SUPPLIED DATA:
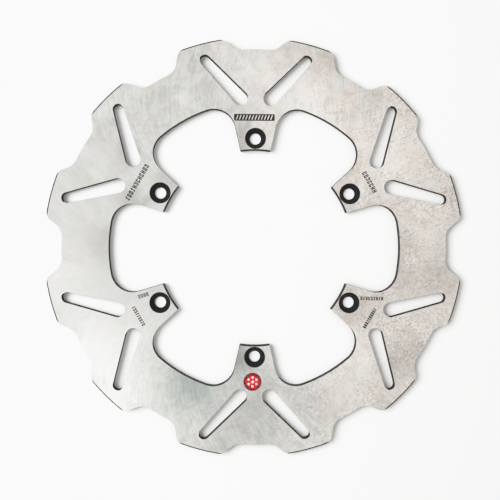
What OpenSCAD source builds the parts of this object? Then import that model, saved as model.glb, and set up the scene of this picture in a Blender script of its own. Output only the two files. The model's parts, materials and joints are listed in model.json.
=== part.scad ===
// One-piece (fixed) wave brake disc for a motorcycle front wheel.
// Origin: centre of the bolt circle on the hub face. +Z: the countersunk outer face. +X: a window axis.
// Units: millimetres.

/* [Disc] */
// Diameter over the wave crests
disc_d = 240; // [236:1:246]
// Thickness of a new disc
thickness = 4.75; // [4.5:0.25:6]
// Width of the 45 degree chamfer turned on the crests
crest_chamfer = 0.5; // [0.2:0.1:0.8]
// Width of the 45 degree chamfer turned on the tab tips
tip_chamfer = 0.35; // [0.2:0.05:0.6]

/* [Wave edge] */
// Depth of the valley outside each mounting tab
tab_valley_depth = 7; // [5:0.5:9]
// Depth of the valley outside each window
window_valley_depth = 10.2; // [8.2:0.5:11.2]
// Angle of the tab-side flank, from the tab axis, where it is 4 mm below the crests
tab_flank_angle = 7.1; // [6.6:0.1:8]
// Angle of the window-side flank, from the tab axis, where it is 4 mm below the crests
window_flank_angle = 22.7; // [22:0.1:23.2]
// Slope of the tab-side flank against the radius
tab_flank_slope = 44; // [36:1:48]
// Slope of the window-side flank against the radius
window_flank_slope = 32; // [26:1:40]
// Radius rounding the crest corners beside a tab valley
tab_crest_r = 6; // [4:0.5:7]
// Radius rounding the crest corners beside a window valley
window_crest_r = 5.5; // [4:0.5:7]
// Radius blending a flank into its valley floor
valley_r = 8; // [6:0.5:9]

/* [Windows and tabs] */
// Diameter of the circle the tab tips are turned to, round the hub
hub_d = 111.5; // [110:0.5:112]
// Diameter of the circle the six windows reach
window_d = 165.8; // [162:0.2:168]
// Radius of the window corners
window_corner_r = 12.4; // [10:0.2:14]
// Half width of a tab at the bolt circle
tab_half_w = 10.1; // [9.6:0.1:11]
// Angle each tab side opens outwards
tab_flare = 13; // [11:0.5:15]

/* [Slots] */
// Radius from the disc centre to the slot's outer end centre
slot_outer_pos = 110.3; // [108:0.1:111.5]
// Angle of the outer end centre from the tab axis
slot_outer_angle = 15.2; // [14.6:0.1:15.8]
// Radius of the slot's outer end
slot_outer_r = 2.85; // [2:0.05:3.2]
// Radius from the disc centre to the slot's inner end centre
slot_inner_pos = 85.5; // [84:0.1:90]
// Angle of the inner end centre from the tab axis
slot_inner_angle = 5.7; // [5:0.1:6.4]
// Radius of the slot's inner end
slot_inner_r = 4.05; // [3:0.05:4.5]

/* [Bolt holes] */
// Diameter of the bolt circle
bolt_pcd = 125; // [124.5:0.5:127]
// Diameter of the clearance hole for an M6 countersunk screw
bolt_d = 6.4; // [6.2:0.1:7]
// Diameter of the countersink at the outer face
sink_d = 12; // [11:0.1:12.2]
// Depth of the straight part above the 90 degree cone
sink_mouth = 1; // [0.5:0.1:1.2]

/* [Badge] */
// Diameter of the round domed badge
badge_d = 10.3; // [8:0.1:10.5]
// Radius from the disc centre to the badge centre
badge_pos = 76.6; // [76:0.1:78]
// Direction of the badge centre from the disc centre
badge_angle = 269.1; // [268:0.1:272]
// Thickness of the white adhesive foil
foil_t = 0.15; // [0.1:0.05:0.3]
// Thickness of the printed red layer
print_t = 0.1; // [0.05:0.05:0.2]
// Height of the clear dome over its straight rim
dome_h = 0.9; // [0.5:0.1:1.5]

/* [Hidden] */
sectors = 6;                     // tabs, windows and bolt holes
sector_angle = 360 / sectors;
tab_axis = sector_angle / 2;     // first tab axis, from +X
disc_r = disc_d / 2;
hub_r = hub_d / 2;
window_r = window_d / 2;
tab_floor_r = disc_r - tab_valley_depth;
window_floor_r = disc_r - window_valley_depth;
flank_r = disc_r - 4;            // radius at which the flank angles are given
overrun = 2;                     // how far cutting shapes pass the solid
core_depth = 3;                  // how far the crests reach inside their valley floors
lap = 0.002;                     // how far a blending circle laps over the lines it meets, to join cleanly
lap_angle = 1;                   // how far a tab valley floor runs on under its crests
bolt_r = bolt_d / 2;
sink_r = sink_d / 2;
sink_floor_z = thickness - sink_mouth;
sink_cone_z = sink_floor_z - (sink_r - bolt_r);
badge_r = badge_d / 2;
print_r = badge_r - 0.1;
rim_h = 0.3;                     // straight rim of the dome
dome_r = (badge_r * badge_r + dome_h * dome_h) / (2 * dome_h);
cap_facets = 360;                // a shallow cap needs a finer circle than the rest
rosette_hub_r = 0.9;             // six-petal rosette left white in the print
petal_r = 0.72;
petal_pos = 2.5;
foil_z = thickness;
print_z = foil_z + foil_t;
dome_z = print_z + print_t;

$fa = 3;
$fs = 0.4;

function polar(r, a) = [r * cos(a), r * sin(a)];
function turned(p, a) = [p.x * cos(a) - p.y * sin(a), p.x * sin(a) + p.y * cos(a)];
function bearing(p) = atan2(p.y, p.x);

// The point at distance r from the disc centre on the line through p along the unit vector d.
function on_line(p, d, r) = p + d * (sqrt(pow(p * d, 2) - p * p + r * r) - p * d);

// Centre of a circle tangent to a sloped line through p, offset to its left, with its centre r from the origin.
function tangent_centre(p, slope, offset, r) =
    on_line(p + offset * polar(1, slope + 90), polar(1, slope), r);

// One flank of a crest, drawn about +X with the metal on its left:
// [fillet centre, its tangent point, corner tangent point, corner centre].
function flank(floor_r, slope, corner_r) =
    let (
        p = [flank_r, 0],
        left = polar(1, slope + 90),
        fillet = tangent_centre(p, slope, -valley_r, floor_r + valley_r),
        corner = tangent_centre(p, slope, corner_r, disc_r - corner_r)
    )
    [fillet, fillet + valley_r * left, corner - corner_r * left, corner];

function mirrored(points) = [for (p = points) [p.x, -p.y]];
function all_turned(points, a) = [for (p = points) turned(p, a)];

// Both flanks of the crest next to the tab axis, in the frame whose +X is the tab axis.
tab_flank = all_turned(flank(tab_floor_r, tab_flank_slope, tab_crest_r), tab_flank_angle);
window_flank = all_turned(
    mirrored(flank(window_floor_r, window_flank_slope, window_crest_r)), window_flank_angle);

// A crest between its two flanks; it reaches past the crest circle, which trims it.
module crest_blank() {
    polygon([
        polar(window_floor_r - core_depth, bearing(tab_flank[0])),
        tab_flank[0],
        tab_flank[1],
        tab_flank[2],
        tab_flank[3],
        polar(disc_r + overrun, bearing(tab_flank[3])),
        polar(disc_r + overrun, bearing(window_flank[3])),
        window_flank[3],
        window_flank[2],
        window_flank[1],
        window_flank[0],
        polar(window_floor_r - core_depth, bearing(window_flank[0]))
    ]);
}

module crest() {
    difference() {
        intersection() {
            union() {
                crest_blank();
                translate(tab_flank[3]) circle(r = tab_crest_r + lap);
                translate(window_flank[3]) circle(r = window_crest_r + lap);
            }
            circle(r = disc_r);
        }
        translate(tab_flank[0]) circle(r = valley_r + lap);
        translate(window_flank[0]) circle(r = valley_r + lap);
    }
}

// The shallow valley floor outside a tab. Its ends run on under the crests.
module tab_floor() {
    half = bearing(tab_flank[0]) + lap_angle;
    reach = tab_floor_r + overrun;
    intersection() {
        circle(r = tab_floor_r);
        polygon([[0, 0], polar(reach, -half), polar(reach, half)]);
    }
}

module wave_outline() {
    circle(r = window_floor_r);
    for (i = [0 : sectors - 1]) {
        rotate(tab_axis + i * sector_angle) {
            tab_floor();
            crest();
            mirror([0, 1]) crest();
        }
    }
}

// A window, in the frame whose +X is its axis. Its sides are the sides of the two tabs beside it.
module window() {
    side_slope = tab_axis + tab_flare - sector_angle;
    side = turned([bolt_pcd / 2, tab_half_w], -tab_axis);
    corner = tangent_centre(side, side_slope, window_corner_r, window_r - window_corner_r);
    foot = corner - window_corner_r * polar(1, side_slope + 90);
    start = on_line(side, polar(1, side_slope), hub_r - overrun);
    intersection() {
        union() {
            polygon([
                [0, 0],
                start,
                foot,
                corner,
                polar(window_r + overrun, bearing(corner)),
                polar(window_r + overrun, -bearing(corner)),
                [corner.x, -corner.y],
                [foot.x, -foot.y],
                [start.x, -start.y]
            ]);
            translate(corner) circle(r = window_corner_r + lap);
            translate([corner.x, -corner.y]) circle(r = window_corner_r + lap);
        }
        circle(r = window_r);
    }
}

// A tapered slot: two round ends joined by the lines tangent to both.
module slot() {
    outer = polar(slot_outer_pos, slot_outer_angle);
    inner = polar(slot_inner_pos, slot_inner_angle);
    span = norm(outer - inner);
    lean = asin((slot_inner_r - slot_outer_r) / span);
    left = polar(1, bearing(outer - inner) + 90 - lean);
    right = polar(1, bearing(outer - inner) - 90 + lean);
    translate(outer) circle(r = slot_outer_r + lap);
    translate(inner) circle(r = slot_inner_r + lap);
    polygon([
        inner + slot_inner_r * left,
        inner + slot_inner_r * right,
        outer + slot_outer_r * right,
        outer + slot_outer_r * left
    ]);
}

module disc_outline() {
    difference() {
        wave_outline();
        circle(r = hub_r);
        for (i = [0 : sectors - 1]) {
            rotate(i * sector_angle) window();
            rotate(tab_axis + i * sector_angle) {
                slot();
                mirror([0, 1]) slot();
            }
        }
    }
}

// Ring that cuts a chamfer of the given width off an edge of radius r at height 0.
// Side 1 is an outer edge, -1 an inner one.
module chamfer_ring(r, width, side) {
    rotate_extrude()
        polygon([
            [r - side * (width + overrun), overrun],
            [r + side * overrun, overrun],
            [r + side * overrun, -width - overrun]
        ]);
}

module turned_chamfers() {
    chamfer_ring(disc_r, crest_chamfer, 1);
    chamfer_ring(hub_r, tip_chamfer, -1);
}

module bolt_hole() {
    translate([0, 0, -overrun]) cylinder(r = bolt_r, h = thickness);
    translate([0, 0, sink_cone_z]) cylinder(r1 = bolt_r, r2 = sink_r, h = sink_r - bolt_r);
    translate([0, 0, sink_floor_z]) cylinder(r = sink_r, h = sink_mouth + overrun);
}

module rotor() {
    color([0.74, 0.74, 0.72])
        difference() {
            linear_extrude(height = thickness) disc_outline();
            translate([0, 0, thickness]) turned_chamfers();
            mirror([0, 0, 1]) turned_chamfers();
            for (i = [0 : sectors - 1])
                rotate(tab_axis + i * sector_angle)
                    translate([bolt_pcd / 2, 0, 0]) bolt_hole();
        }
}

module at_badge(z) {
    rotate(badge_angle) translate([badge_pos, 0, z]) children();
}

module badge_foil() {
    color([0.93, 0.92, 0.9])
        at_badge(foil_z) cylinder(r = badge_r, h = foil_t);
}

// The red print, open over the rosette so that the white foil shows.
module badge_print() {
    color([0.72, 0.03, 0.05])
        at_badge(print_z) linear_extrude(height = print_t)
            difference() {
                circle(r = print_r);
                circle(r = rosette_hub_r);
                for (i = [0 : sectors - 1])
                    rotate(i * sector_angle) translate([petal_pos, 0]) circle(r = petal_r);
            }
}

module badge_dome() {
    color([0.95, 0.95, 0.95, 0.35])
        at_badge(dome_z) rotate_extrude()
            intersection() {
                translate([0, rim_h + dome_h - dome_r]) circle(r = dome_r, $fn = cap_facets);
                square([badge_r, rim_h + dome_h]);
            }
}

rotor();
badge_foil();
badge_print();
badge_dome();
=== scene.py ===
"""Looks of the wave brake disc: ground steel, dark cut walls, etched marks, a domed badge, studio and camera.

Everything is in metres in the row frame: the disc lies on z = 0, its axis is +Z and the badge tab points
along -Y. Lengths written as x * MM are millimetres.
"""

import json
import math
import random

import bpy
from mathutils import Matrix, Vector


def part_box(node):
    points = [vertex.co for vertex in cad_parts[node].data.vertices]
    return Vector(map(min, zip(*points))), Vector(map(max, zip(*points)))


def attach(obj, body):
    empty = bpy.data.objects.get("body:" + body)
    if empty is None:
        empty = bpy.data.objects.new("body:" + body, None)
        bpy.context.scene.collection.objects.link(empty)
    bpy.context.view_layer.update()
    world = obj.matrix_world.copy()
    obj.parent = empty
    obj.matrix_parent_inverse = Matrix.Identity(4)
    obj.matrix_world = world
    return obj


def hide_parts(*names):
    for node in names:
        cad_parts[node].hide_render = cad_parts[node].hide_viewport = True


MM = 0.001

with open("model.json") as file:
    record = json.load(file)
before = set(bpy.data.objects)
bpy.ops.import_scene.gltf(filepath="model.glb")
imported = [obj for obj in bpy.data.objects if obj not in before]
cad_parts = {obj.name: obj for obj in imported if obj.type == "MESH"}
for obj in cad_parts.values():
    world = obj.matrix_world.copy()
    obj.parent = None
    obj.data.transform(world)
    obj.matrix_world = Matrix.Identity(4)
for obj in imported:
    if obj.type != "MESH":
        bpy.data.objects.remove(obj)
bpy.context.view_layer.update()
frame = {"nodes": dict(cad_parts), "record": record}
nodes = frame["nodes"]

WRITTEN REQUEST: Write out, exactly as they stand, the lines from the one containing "translate([0, rim_h +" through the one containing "bpy.data.objects.remove(obj)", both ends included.

ANSWER TO THE PROBLEM:
                translate([0, rim_h + dome_h - dome_r]) circle(r = dome_r, $fn = cap_facets);
                square([badge_r, rim_h + dome_h]);
            }
}

rotor();
badge_foil();
badge_print();
badge_dome();
=== scene.py ===
"""Looks of the wave brake disc: ground steel, dark cut walls, etched marks, a domed badge, studio and camera.

Everything is in metres in the row frame: the disc lies on z = 0, its axis is +Z and the badge tab points
along -Y. Lengths written as x * MM are millimetres.
"""

import json
import math
import random

import bpy
from mathutils import Matrix, Vector


def part_box(node):
    points = [vertex.co for vertex in cad_parts[node].data.vertices]
    return Vector(map(min, zip(*points))), Vector(map(max, zip(*points)))


def attach(obj, body):
    empty = bpy.data.objects.get("body:" + body)
    if empty is None:
        empty = bpy.data.objects.new("body:" + body, None)
        bpy.context.scene.collection.objects.link(empty)
    bpy.context.view_layer.update()
    world = obj.matrix_world.copy()
    obj.parent = empty
    obj.matrix_parent_inverse = Matrix.Identity(4)
    obj.matrix_world = world
    return obj


def hide_parts(*names):
    for node in names:
        cad_parts[node].hide_render = cad_parts[node].hide_viewport = True


MM = 0.001

with open("model.json") as file:
    record = json.load(file)
before = set(bpy.data.objects)
bpy.ops.import_scene.gltf(filepath="model.glb")
imported = [obj for obj in bpy.data.objects if obj not in before]
cad_parts = {obj.name: obj for obj in imported if obj.type == "MESH"}
for obj in cad_parts.values():
    world = obj.matrix_world.copy()
    obj.parent = None
    obj.data.transform(world)
    obj.matrix_world = Matrix.Identity(4)
for obj in imported:
    if obj.type != "MESH":
        bpy.data.objects.remove(obj)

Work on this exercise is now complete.